Je prends plaisir souvent à demander à certains conseillers s’ils se reconnaissent dans les décisions qui sont rendues publiques. J’ai rarement entendu l’un d’entre eux répondre par l’affirmative. Je ne serais pas surpris que le président du CNC ne comprenne pas grand-chose dans certaines formules contenues dans ces décisions qu’il signe pourtant toutes, parce qu’elles sont souvent écrites dans un langage très éloigné de celui que comprend tout le monde, y compris les milieux professionnels de la presse auxquels il s’adresse avant tout. Dans lesdites décisions, le juridisme règne et les considérations professionnelles sont à la traîne. Pour moi, on est très souvent en face d’une sortie de piste.

Cette situation est compréhensible : les décisions sont rédigées par le secrétaire général du CNC, parfois aidé par ses collaborateurs de la Cellule juridique. J’éprouve un grand respect pour M. JeanThobi Hond, l’actuel secrétaire général, qui est professeur de droit public des universités. Mais je considère humblement au vu de l’observation que cette qualification de base ne le prédispose pas au travail qu’il s’approprie (il ne s’agit point d’une des missions statutaires du SG au regard du décret présidentiel qui réorganise le CNC) avec l’approbation paresseuse des membres du conseil. C’est évident qu’il a des connaissances limitées au sujet des pratiques professionnelles du journalisme. Il ne peut donc avoir un rôle prépondérant, comme c’est le cas, dans le suivi du traitement des requêtes et dans la rédaction des décisions qui sont prises.

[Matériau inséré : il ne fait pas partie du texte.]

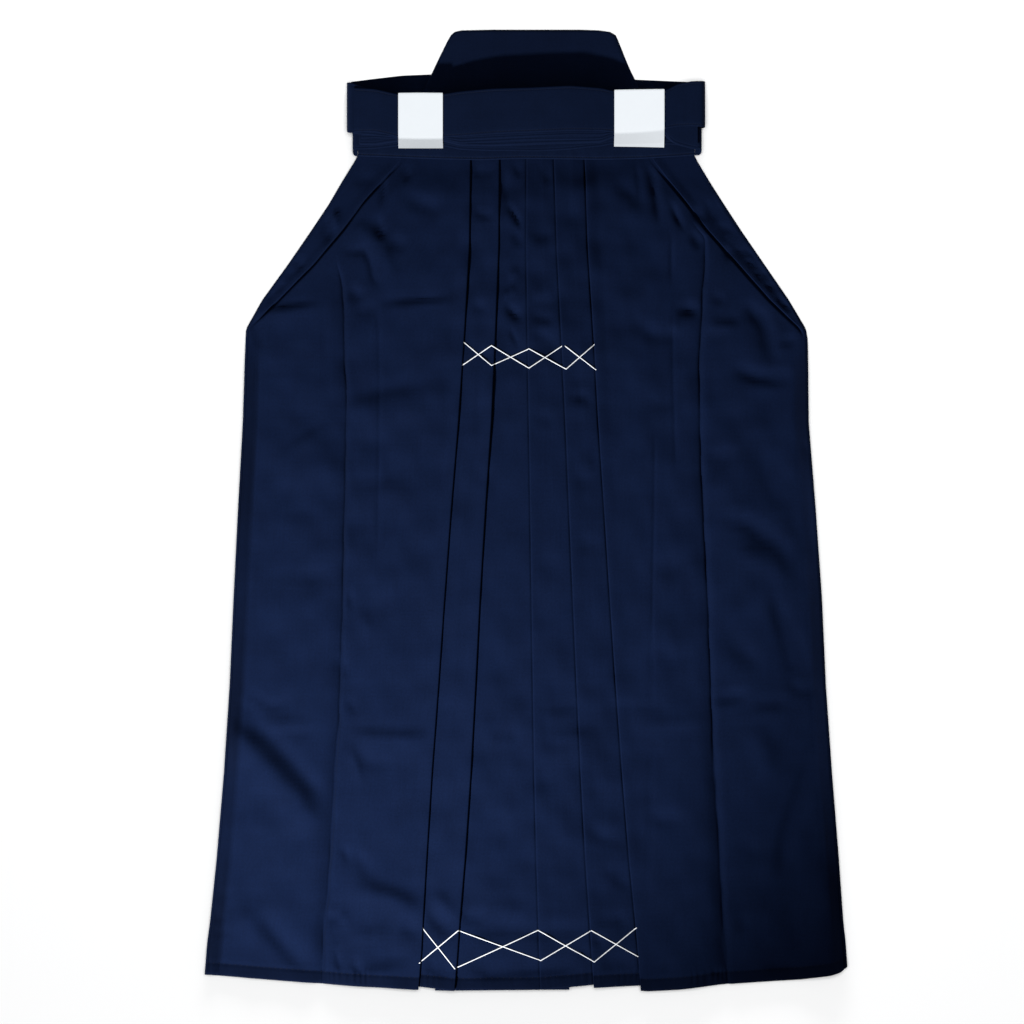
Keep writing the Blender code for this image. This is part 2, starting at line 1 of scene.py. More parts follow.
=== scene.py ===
"""Looks of hakama trousers laid flat with the front up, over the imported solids.

Every piece of cloth is a thin shell on its solid's form, with the creases that lying folded leaves in
it. Sizes are in millimetres, and become metres where a mesh is made. A place on the cloth is (x, s): x
runs to the right from the centre line, and s runs down the front from the seam under the waistband.
Height z is counted from the surface that the garment lies on.
"""
import math

import bpy
import numpy as np
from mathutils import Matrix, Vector
from mathutils.bvhtree import BVHTree


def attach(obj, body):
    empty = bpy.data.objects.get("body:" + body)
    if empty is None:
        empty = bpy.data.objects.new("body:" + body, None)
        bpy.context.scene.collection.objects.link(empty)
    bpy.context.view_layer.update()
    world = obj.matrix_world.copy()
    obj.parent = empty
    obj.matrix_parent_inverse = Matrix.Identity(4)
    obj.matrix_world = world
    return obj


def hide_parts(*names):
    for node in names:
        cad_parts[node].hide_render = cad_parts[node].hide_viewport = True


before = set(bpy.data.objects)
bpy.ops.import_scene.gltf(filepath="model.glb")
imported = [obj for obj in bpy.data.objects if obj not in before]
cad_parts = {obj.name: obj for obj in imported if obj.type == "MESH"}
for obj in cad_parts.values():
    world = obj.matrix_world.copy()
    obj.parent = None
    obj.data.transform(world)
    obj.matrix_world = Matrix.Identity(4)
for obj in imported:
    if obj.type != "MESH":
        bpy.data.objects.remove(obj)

bl_info = {
    "name": "Hakama trousers",
    "version": (1, 0, 0),
    "blender": (4, 5, 0),
    "location": "View3D > Sidebar > Hakama",
    "description": "Cloth shells, ties, bands, sewing and a stage for hakama trousers laid flat",
    "category": "Object",
}

MM = 0.001
BODY = "root"

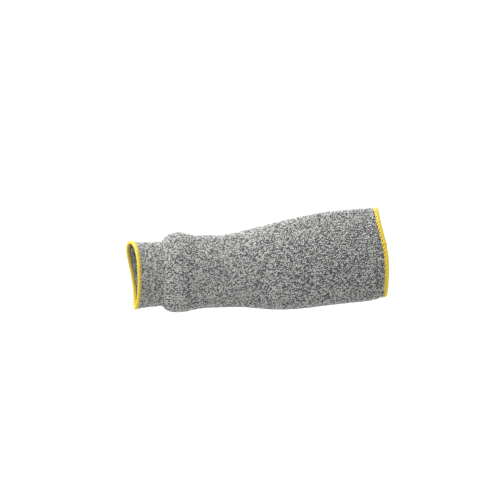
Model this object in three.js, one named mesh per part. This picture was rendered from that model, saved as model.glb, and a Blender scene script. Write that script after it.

Je considère que la composition du conseil ne relève pas du hasard. S’il compte tant de professionnels du monde médiatique en son sein (au moins 8 sur 9), c’est sans doute que le signataire du décret qui réorganise l’institution attend d’elle, dans la gestion des requêtes, qu’elle exerce sa mission dans l’esprit de la «justice des pairs». D’un bout à l’autre du processus de traitement des plaintes au sein du CNC, le journaliste devrait donc être jugé sur son professionnalisme (et les professionnels savent ce que cela signifie) ; chaque décision rendue devrait être écrite dans un langage qui parle aux professionnels et au grand public (comme les journalistes savent bien le faire). Les fautes sanctionnées, tout au moins au sujet du contenu des productions médiatiques, devraient être connues des professionnels et non sorties des spéculations. C’est à ces conditions (et à d’autres qui nous échappent certainement) que le conseil peut œuvrer à améliorer la qualité technique du travail des journalistes et donc participer à un meilleur service de l’information destinée au public.

Monsieur le président,

Il y a moyen pour le conseil de fonctionner autrement et d’être plus efficace dans son travail. Le CNC, le «géant» qu’avait prédit le Pr Joseph Owona dans le cadre d’un exposé présenté au Palais des congrès en 2012 au lendemain du décret présidentiel N°2012/038 du 23 janvier 2012 portant réorganisation du Conseil national de la Communication, est toujours attendu. Il ne tient qu’à vous de l’améliorer pour qu’il cesse d’être souvent le bourreau des professionnels sérieux qu’il rabaisse dans le caniveau par des décisions très discutables alors que des flibustiers continuent d’évoluer sereinement. Des idées existent qui peuvent être mises à votre disposition pour améliorer l’existant, à condition que votre équipe reste ouverte et humble par rapport à sa mission qui n’est guère aisée. Le CNC ne saurait être par sa façon de faire un instrument qui opprime la liberté de presse.